The listing below is the input. Say how many of its lines contain "lifts", giving the number alone.

-------- MATERIAL --------

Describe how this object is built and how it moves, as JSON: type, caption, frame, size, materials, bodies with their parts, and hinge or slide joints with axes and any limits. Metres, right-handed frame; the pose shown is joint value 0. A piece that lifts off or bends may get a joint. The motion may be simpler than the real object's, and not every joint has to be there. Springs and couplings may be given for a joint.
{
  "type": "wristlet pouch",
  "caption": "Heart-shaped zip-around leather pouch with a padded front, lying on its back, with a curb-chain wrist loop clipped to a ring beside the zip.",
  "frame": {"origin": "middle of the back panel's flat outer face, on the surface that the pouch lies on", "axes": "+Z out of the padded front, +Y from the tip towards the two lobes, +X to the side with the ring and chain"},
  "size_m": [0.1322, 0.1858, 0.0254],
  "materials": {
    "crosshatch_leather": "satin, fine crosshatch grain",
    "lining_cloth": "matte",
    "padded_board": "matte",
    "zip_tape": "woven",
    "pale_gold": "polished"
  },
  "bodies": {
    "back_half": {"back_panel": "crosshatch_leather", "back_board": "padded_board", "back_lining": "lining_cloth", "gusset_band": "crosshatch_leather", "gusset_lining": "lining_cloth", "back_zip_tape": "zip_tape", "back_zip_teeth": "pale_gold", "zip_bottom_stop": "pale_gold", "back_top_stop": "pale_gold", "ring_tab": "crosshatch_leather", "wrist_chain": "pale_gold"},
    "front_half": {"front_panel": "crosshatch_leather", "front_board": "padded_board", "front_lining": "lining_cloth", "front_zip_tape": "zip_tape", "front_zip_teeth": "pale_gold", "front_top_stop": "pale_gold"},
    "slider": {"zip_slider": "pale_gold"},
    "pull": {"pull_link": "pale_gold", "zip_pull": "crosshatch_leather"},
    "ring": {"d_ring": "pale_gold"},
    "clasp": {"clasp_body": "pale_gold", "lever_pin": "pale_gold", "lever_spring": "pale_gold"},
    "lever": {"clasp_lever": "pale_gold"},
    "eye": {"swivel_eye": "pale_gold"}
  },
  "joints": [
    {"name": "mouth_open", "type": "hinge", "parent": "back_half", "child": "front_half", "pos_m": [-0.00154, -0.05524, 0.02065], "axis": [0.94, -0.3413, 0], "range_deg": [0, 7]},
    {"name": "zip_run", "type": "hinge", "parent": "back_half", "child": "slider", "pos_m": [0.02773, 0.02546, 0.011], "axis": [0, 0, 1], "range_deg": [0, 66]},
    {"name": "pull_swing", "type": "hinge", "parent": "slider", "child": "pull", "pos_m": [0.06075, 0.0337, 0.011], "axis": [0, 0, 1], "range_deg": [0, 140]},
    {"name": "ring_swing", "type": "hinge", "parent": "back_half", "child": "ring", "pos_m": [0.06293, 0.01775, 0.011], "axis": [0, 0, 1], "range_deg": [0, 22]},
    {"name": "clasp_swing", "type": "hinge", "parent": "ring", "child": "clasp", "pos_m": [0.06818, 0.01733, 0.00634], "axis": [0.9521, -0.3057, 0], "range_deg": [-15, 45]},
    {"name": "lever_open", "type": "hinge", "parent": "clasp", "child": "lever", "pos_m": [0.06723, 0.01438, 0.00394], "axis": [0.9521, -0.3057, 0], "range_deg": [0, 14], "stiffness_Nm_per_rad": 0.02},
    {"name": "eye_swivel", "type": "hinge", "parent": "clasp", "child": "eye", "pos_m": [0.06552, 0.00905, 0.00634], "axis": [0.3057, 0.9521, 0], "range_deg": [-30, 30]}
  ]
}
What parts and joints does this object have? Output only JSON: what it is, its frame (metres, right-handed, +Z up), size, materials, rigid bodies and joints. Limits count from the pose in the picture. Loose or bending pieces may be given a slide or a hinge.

--------
-------- MATERIAL --------

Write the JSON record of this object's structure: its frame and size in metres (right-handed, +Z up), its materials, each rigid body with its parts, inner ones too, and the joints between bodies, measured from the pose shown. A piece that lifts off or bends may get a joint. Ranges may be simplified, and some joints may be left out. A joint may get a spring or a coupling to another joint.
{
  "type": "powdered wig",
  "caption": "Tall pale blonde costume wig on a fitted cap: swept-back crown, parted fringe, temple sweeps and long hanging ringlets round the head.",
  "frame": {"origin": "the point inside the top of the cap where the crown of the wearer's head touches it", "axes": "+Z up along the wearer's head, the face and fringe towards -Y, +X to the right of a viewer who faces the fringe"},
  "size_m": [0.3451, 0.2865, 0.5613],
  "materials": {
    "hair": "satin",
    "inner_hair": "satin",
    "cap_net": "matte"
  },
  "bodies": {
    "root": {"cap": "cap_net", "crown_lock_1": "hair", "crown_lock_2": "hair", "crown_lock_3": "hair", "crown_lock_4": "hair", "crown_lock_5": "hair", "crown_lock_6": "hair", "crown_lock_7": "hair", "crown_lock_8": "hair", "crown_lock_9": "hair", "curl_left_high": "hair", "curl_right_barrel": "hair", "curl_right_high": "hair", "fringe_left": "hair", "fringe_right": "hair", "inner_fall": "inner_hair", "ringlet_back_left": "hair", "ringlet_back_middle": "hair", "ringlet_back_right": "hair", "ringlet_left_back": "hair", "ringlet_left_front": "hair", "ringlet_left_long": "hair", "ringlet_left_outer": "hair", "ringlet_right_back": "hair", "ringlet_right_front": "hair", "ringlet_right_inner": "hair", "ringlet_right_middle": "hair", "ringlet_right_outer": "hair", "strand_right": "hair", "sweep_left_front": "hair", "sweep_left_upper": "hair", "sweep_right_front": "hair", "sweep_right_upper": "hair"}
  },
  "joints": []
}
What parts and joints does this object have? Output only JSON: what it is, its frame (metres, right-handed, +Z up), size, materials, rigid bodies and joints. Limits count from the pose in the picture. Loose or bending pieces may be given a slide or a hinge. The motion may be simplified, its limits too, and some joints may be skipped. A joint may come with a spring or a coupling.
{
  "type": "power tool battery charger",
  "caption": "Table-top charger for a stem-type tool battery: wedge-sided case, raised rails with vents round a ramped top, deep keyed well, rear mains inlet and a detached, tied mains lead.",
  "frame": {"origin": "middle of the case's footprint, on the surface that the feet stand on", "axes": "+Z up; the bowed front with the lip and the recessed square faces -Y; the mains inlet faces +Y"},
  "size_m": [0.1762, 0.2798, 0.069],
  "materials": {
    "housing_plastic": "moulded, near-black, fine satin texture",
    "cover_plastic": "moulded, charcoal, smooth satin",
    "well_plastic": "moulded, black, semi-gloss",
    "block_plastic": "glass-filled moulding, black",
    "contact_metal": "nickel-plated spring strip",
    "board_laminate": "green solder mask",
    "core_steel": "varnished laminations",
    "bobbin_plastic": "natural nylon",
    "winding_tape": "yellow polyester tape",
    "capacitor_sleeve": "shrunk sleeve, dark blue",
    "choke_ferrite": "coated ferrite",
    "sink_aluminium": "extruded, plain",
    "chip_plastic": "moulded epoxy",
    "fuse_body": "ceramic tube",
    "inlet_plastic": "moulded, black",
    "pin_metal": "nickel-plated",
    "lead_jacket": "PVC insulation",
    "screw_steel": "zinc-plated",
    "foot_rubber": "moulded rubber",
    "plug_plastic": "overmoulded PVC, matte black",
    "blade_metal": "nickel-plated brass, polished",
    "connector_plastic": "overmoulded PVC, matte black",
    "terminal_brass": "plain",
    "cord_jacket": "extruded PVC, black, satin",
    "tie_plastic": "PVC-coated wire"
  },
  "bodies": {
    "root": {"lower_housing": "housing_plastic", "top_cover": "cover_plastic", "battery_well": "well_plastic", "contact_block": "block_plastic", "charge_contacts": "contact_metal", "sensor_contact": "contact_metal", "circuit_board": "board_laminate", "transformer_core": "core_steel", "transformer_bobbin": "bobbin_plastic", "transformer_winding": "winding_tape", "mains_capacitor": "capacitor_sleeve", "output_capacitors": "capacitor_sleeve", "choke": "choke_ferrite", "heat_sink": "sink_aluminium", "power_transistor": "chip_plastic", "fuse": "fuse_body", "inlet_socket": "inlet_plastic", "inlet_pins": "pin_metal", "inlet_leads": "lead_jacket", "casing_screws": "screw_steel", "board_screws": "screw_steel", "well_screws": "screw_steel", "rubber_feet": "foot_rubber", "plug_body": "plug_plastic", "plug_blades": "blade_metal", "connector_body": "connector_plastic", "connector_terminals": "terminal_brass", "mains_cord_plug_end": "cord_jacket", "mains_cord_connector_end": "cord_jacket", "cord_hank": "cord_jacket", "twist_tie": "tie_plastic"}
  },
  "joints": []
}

--------
-------- MATERIAL --------

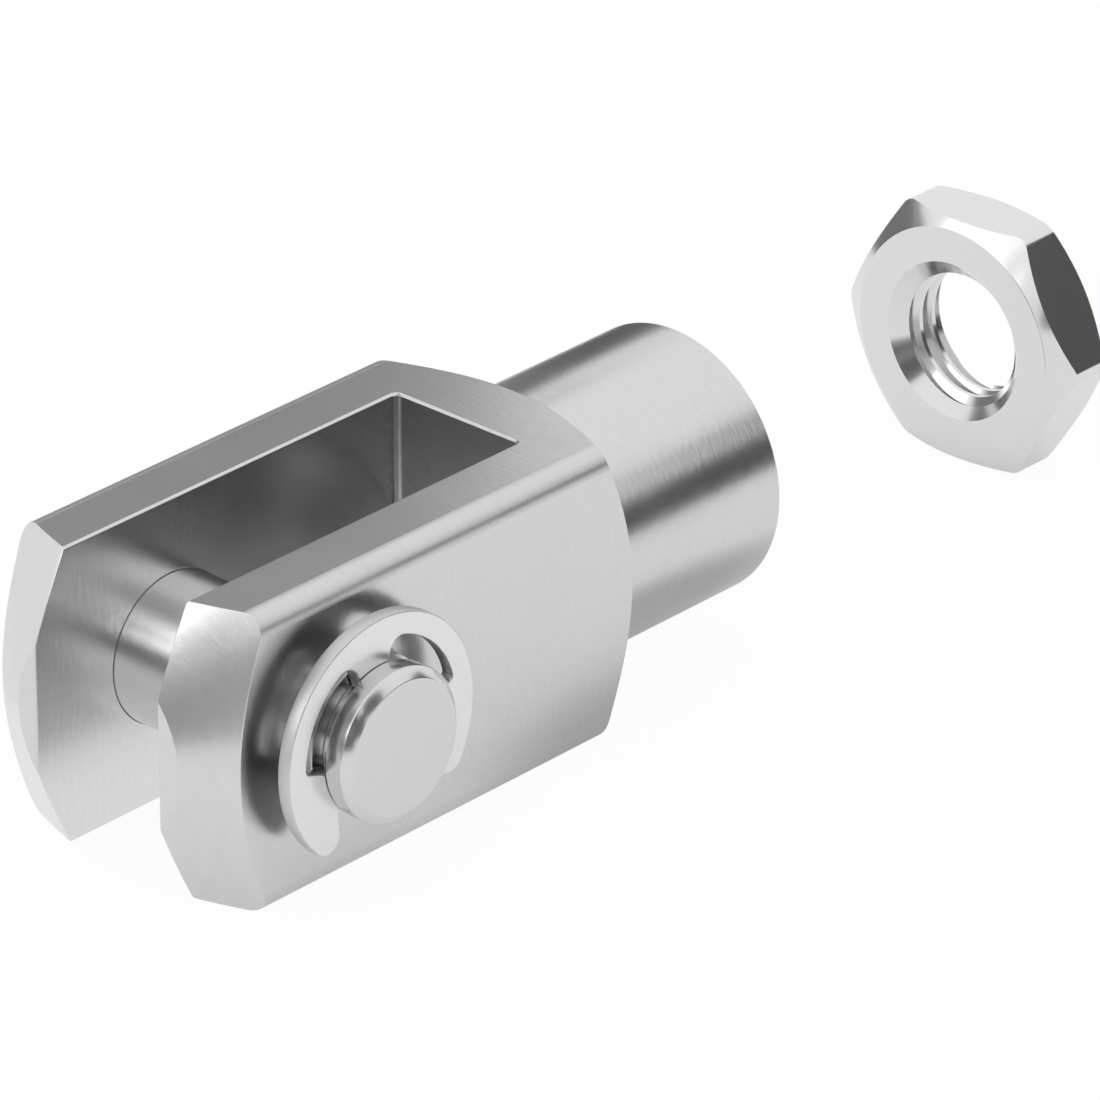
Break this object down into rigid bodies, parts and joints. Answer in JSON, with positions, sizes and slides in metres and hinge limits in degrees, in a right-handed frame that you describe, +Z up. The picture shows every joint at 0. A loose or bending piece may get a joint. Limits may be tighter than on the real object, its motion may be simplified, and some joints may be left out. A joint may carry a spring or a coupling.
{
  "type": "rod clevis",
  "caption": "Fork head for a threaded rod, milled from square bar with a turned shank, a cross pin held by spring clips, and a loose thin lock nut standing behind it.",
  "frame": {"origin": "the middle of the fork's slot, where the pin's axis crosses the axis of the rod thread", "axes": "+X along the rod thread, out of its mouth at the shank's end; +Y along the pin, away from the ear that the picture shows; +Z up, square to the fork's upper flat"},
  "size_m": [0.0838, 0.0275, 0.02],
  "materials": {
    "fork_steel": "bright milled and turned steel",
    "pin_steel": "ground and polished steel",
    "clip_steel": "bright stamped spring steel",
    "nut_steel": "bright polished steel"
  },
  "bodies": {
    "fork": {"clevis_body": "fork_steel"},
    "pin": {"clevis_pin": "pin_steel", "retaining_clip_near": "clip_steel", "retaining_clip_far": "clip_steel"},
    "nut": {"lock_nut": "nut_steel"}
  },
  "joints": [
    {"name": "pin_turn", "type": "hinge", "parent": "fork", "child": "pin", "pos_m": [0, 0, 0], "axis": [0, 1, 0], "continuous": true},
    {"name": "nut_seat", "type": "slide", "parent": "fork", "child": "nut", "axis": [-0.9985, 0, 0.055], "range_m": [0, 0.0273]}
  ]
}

--------

RESPONSE FOR THIS EXERCISE: 2